-- begin Recorded information --
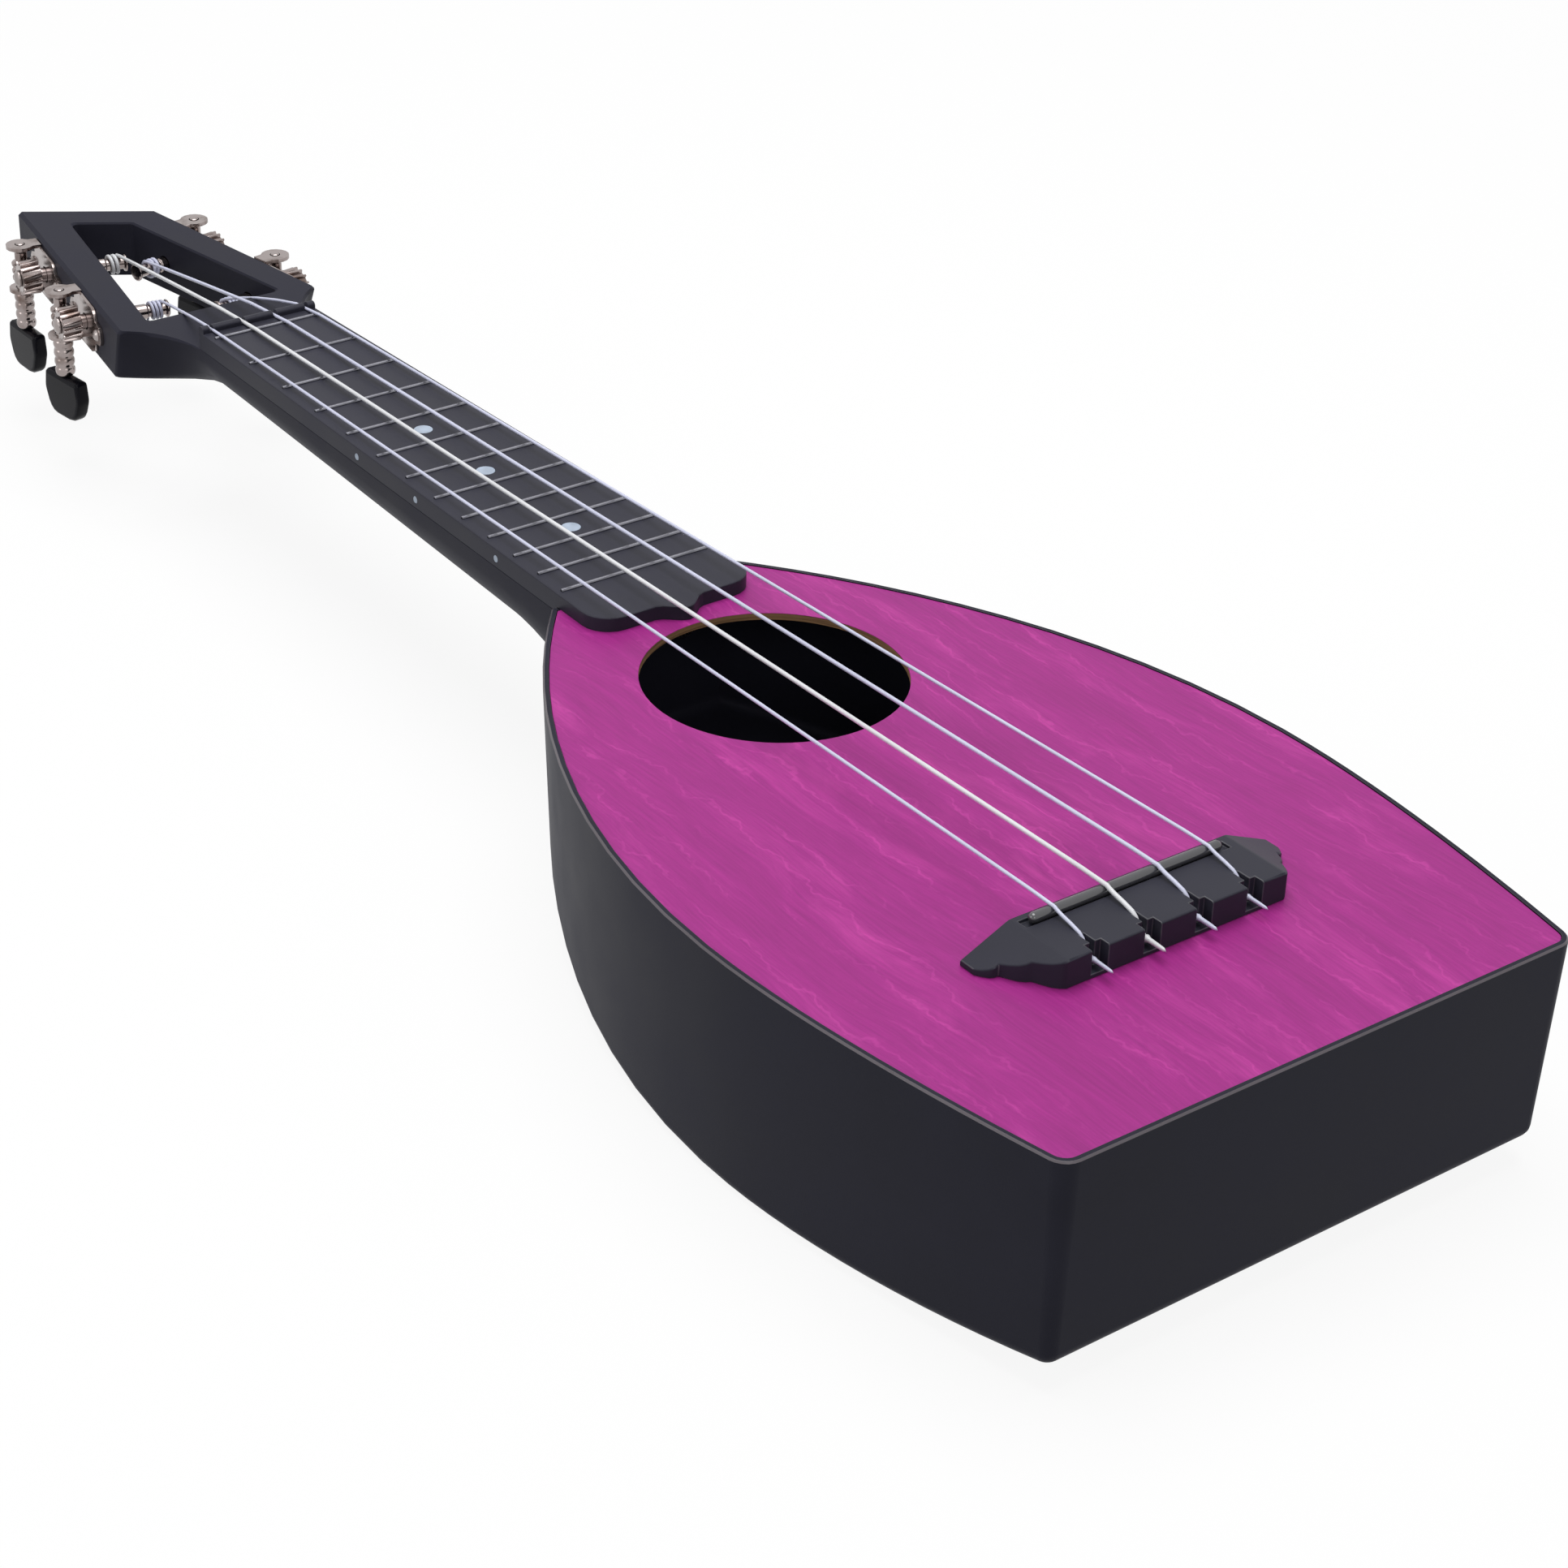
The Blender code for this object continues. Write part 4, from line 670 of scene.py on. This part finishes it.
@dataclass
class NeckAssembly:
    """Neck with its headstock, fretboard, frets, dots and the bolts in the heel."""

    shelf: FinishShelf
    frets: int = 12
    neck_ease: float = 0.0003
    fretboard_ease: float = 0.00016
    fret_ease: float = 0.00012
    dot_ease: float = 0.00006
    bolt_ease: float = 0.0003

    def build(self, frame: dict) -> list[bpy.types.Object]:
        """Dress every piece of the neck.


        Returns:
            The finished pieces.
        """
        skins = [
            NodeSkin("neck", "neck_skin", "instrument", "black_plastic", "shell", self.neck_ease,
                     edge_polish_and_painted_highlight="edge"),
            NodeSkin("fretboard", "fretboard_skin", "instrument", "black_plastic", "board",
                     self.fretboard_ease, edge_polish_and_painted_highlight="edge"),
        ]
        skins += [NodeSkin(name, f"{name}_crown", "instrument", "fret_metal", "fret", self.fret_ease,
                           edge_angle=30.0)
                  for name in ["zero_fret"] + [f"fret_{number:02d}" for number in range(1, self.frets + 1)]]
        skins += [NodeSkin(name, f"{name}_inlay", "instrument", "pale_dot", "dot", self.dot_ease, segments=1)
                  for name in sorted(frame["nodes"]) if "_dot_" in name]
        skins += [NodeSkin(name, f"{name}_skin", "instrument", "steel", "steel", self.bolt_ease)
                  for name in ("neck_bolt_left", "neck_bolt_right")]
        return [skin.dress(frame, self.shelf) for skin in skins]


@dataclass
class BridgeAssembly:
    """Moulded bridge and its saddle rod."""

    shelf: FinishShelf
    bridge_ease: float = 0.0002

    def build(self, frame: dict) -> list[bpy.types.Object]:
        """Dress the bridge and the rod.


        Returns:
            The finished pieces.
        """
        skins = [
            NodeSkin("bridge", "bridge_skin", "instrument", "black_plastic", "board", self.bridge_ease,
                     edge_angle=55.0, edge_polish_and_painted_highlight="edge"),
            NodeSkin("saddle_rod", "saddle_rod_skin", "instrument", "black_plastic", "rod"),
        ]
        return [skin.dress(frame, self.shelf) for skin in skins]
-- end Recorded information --
What is expected: Every line of the data above should be copied exactly.

Output for this task:
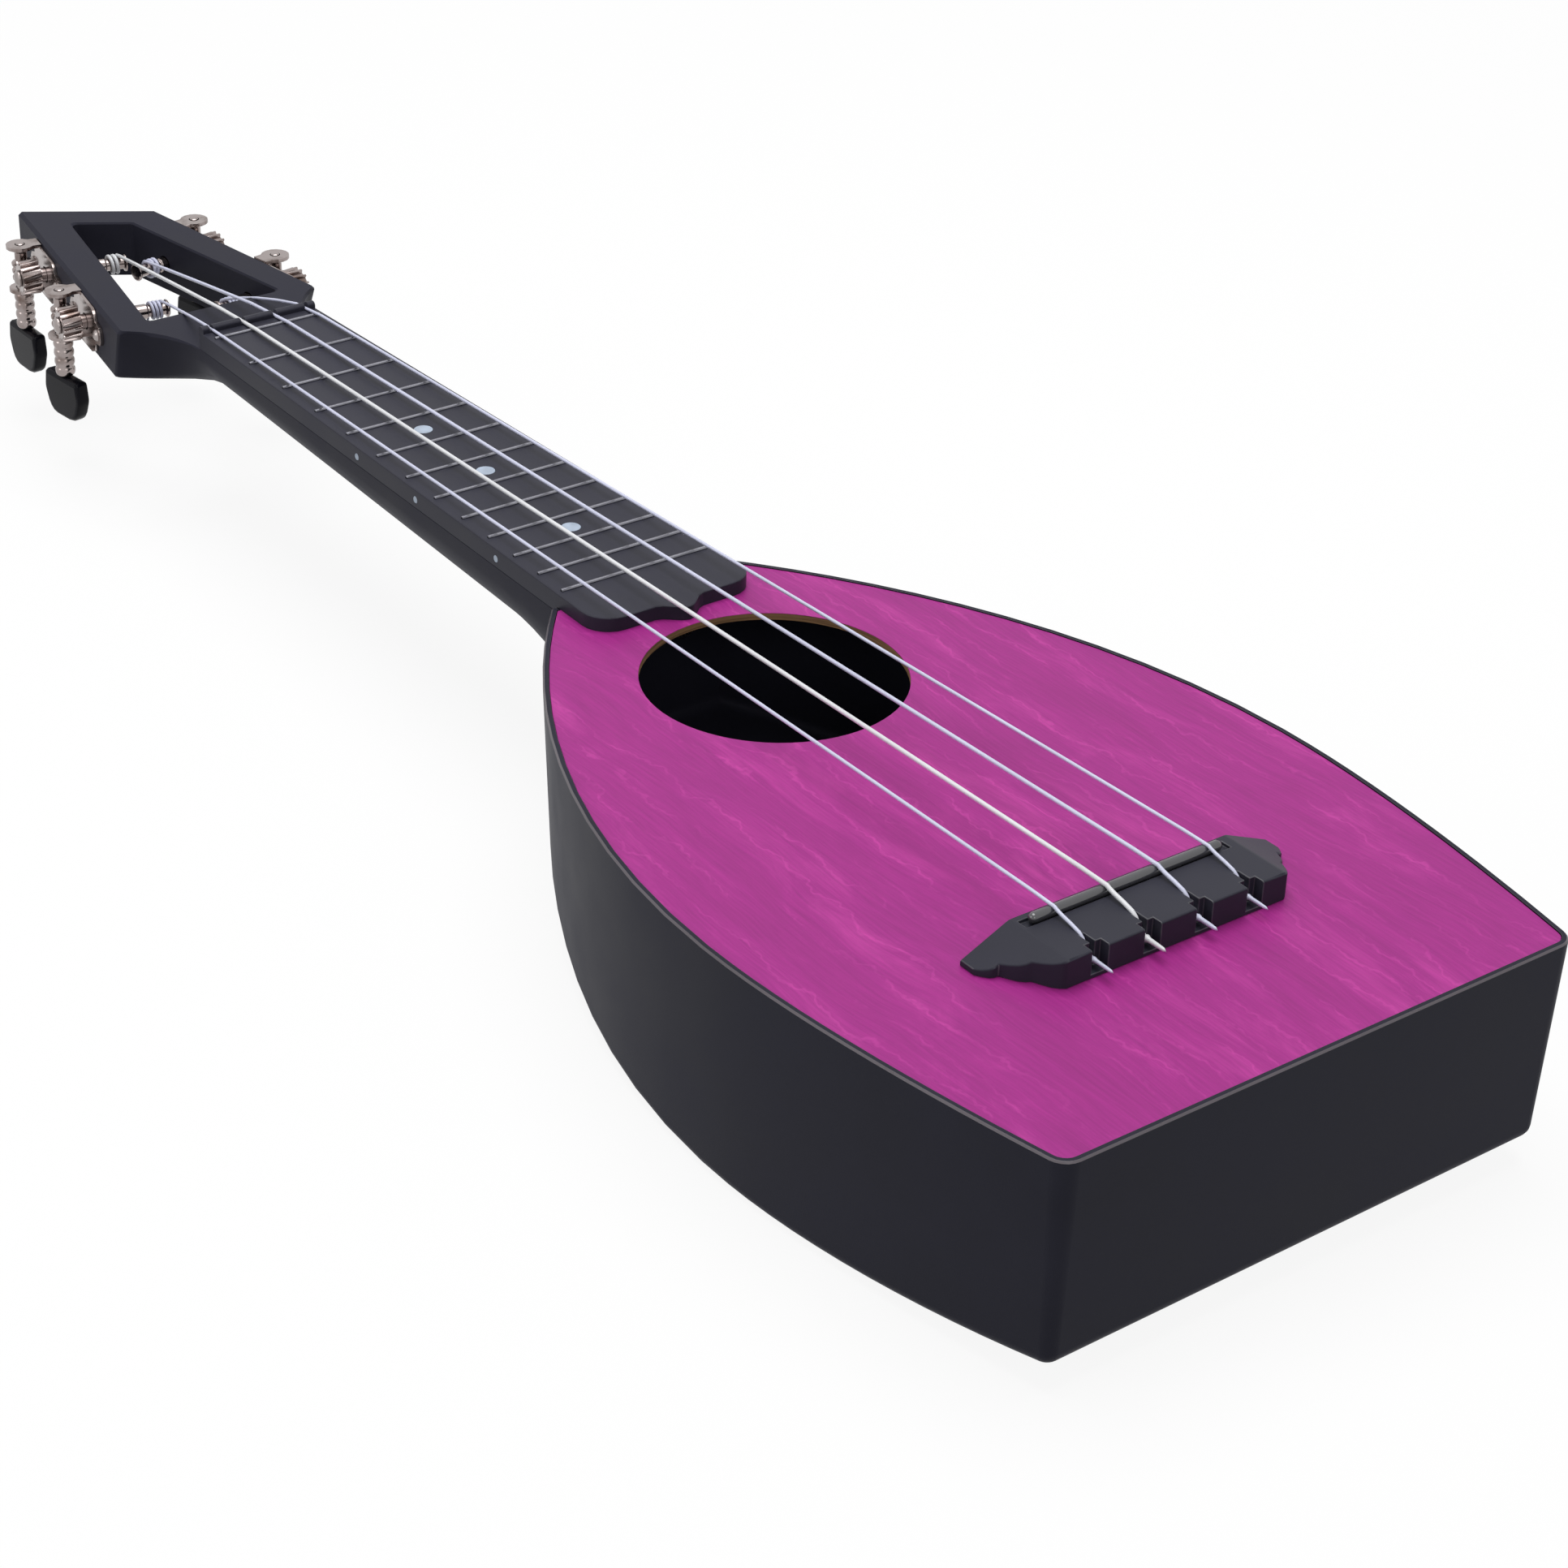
The Blender code for this object continues. Write part 4, from line 670 of scene.py on. This part finishes it.
@dataclass
class NeckAssembly:
    """Neck with its headstock, fretboard, frets, dots and the bolts in the heel."""

    shelf: FinishShelf
    frets: int = 12
    neck_ease: float = 0.0003
    fretboard_ease: float = 0.00016
    fret_ease: float = 0.00012
    dot_ease: float = 0.00006
    bolt_ease: float = 0.0003

    def build(self, frame: dict) -> list[bpy.types.Object]:
        """Dress every piece of the neck.


        Returns:
            The finished pieces.
        """
        skins = [
            NodeSkin("neck", "neck_skin", "instrument", "black_plastic", "shell", self.neck_ease,
                     edge_polish_and_painted_highlight="edge"),
            NodeSkin("fretboard", "fretboard_skin", "instrument", "black_plastic", "board",
                     self.fretboard_ease, edge_polish_and_painted_highlight="edge"),
        ]
        skins += [NodeSkin(name, f"{name}_crown", "instrument", "fret_metal", "fret", self.fret_ease,
                           edge_angle=30.0)
                  for name in ["zero_fret"] + [f"fret_{number:02d}" for number in range(1, self.frets + 1)]]
        skins += [NodeSkin(name, f"{name}_inlay", "instrument", "pale_dot", "dot", self.dot_ease, segments=1)
                  for name in sorted(frame["nodes"]) if "_dot_" in name]
        skins += [NodeSkin(name, f"{name}_skin", "instrument", "steel", "steel", self.bolt_ease)
                  for name in ("neck_bolt_left", "neck_bolt_right")]
        return [skin.dress(frame, self.shelf) for skin in skins]


@dataclass
class BridgeAssembly:
    """Moulded bridge and its saddle rod."""

    shelf: FinishShelf
    bridge_ease: float = 0.0002

    def build(self, frame: dict) -> list[bpy.types.Object]:
        """Dress the bridge and the rod.


        Returns:
            The finished pieces.
        """
        skins = [
            NodeSkin("bridge", "bridge_skin", "instrument", "black_plastic", "board", self.bridge_ease,
                     edge_angle=55.0, edge_polish_and_painted_highlight="edge"),
            NodeSkin("saddle_rod", "saddle_rod_skin", "instrument", "black_plastic", "rod"),
        ]
        return [skin.dress(frame, self.shelf) for skin in skins]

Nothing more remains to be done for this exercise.